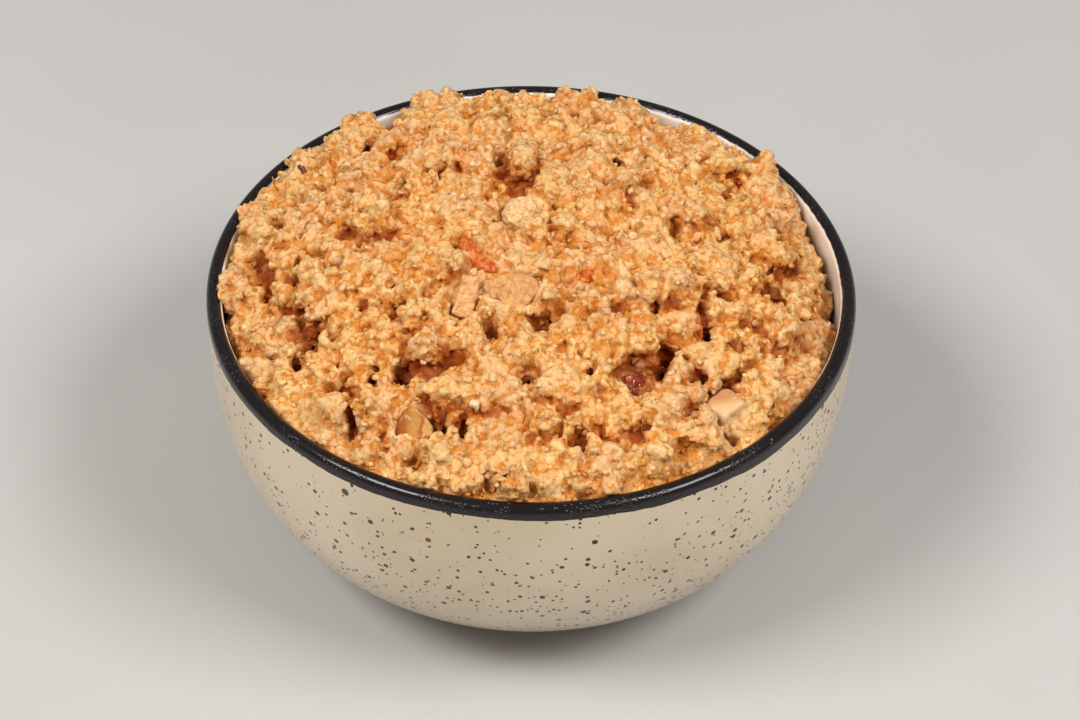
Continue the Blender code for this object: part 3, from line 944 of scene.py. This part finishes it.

--

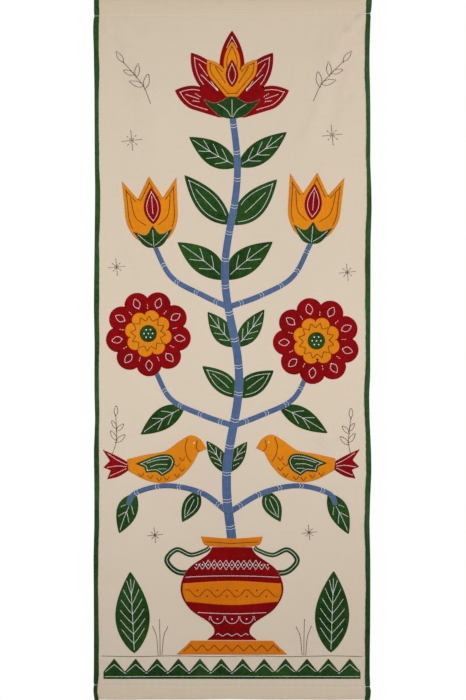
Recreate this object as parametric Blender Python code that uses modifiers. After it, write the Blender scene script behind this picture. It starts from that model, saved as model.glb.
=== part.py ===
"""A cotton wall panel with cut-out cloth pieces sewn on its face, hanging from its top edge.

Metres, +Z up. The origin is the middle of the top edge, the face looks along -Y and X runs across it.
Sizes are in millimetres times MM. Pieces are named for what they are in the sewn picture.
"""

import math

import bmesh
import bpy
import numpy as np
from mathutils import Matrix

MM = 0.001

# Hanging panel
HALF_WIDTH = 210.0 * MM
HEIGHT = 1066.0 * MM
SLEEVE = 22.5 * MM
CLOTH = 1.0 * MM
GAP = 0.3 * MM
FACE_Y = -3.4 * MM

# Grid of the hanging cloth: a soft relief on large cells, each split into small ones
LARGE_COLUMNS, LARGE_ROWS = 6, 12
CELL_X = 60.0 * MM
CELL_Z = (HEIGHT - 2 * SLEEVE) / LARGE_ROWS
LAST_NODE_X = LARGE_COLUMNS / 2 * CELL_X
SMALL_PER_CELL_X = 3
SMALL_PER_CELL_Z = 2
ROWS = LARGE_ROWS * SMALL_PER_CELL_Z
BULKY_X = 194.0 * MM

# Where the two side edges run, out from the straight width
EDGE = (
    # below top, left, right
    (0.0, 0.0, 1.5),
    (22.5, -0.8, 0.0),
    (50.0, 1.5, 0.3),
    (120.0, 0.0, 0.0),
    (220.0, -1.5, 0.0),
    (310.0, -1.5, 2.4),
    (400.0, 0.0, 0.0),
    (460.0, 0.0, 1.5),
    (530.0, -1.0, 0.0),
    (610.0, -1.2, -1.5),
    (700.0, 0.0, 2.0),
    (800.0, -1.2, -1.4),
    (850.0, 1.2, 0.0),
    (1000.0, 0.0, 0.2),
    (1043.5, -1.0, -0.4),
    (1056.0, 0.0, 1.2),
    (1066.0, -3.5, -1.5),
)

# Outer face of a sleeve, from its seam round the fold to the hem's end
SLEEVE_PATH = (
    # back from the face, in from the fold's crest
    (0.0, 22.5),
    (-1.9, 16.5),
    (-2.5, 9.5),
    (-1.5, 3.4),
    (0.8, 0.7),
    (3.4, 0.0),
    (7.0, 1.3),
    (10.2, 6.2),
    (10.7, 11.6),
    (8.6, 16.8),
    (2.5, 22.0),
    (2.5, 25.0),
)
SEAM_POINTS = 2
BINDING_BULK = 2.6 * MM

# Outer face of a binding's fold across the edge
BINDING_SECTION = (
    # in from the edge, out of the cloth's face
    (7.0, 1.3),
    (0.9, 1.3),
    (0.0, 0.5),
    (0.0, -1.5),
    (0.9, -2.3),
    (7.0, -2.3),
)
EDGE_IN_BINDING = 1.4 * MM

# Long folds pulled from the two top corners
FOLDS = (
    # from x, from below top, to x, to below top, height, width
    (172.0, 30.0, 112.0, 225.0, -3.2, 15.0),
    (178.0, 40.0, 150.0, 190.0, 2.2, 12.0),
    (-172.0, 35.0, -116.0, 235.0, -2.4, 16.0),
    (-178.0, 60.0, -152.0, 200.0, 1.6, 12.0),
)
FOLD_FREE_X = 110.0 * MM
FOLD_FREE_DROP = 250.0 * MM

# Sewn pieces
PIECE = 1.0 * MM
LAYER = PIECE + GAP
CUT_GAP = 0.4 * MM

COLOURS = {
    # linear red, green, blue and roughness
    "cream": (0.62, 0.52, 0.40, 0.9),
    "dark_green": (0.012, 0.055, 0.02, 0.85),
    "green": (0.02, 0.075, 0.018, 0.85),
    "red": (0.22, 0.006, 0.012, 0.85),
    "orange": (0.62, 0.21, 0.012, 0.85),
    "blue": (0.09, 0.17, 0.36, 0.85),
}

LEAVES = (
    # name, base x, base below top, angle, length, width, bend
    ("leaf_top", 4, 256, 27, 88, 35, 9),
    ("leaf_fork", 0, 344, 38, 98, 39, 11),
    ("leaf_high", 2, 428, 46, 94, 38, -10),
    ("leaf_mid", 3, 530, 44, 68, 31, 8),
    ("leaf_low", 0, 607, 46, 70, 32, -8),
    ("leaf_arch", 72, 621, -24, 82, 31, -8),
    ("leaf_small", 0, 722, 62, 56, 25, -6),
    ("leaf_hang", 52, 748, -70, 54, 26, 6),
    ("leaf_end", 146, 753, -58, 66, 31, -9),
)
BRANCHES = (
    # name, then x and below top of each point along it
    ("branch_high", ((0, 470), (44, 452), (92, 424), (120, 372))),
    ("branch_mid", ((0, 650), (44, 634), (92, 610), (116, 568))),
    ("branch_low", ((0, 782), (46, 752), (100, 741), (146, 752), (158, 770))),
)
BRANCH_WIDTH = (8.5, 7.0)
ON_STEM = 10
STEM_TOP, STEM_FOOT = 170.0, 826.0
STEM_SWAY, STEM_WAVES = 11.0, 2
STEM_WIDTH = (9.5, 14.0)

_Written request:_
Collect, from the material above, every line containing the word "object".

_Correct output:_
Continue the Blender code for this object: part 3, from line 944 of scene.py. This part finishes it.
Recreate this object as parametric Blender Python code that uses modifiers. After it, write the Blender scene script behind this picture. It starts from that model, saved as model.glb.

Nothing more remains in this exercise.